Makale Özeti:
|
Yüzük, sadece bağlılık, sonsuz birliktelik ve sadakat belirten bir takı değildir; o, değişik coğrafyalarda benzer özelliklerle iç içe geçmiş, ortak anlamlar zincirine sahip bir semboldür. Mit, destan, efsane, masal ve halk hikayesi gibi anlatılarda yüzüklerin güç, kontrol, bilgelik, gençlik, maddi ve manevi refah, iyi şans, görünmezlik, şekil değiştirme, bitki ve hayvanlarla konuşabilme gibi özellikler sağladığı görülür. Ruhun kötü etkilerinden insanı koruyan bu yüzükleri takan kahramanlar hiçbir şekilde yara almaz. Genellikle Batı’nın anlatılarında sahibini kötü etkileyen, taşıyan kişiye uğursuzluktan başka bir şey getirmeyen lanetli yüzüklerden bahsedilir. Yer yarığı, delik, mağara ve su yatağı gibi yeraltı ile ilişkilendirilebilecek yerlerde bulunan bu yüzükleri kahramanlara doğaüstü varlıklar veya bilge kişiler verir.
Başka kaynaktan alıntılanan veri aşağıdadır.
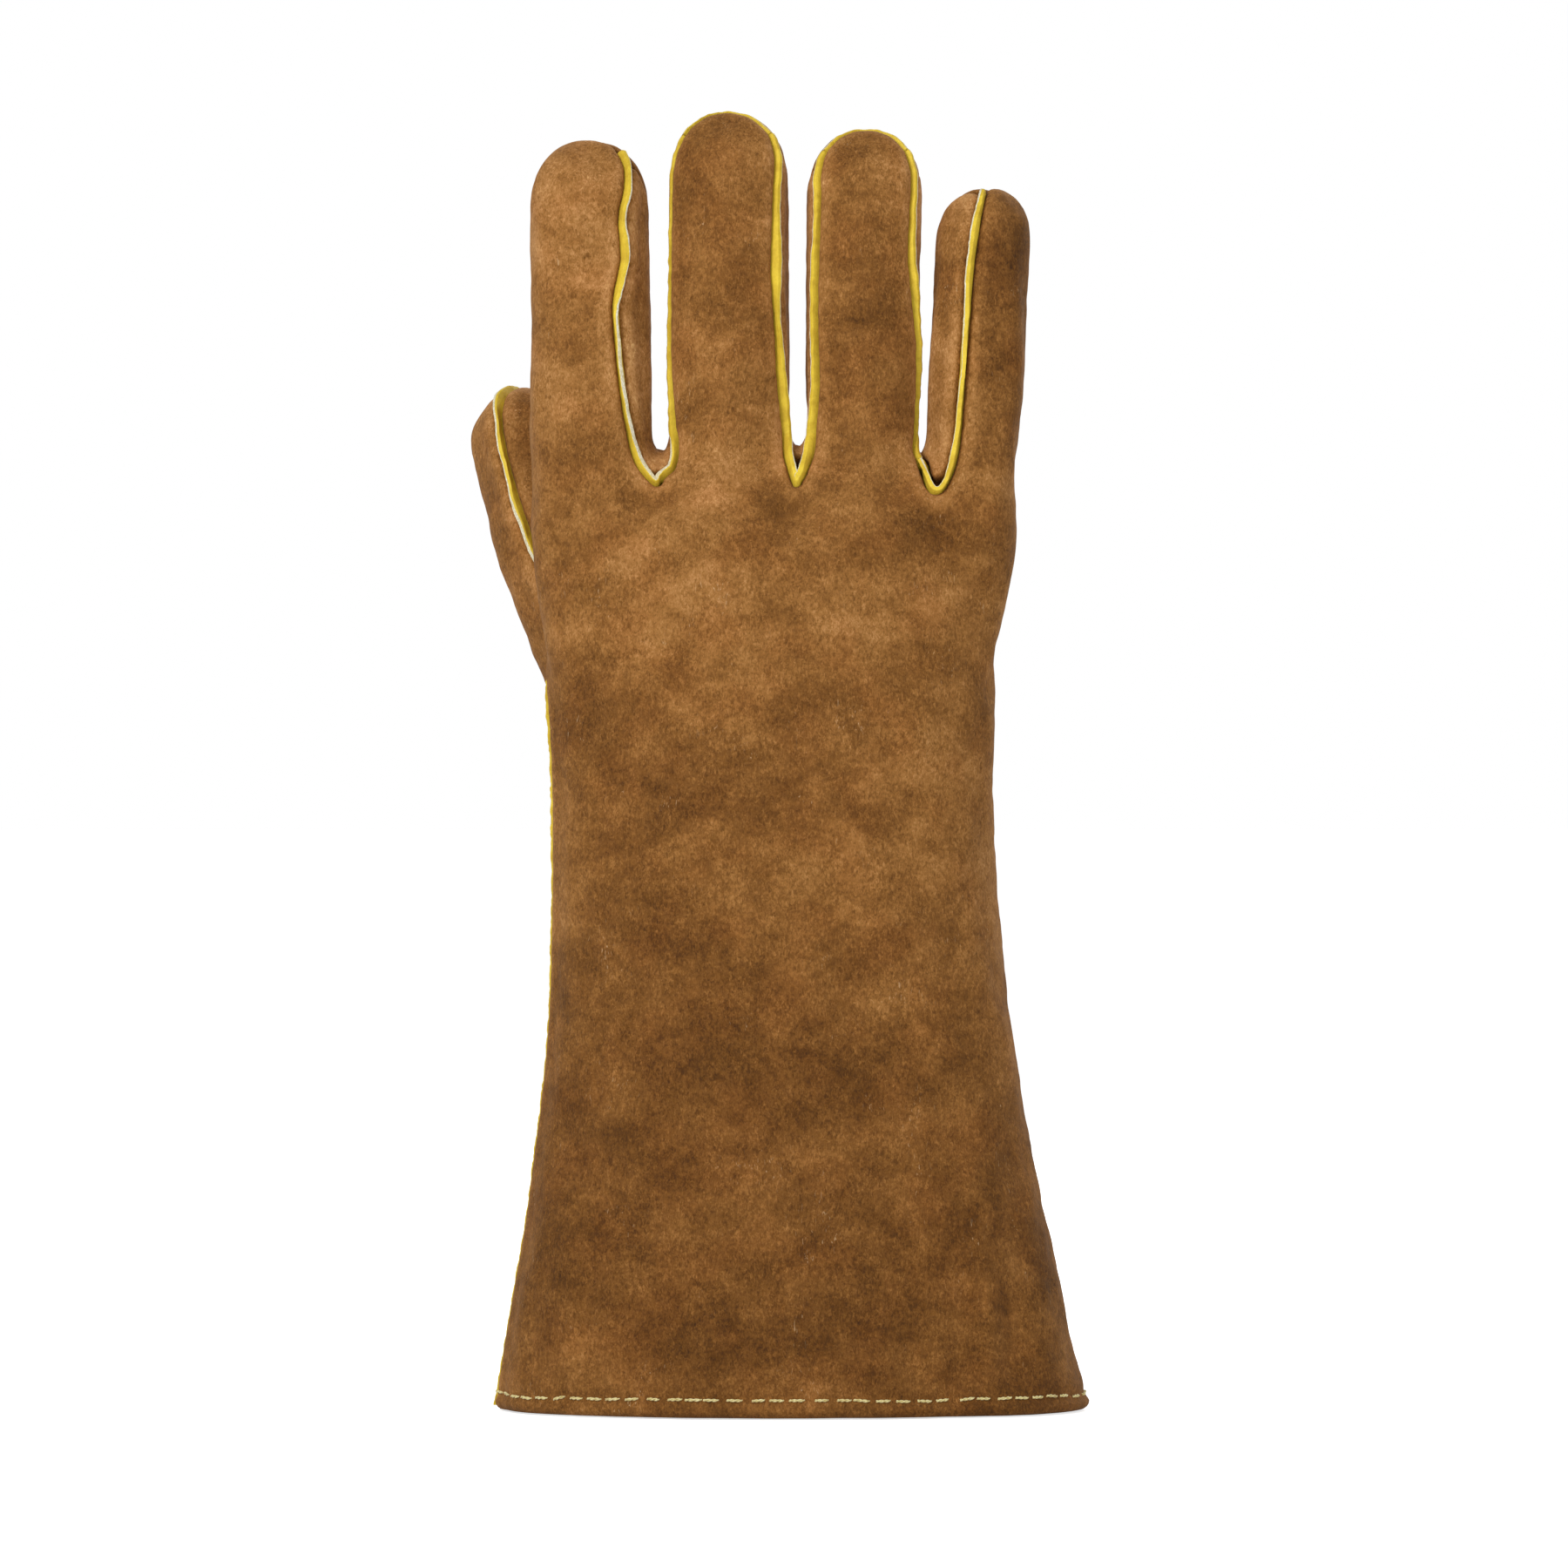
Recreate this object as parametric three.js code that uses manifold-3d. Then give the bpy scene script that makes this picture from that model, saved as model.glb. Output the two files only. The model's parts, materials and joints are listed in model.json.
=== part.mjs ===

Çoğu sihirli olan bu yüzüklere ifrit veya dev gibi doğaüstü varlıklar, bilinmeyen bir zamanda yüzüğün kölesi olarak hapsolmuştur. Kahraman yüzüğü ovduğunda, ters çevirdiğinde, ağzına koyduğunda; yüzüğe vurduğunda veya ona doğru ıslık çaldığında yüzüğün kölesi ortaya çıkar ve kahramana dileğini sorar. Kahraman ona dileğini söyler söylemez de bu dilek, köle tarafından gerçekleştirilir. Bu makalede, halk anlatılarında geçen yüzüklerin özelliklerinin tespit edilebilmesi için Çin mitlerinden Arap masallarına, Babil Talmudu’ndan İskandinav, Kelt, Galler, Fransız ve İspanyol kültüründeki anlatılara kadar birçok örnek incelenmiştir. Ayrıca Dede Korkut’tan Anadolu masallarına kadar birçok Türk halk edebiyatı örneği de ele alınmıştır.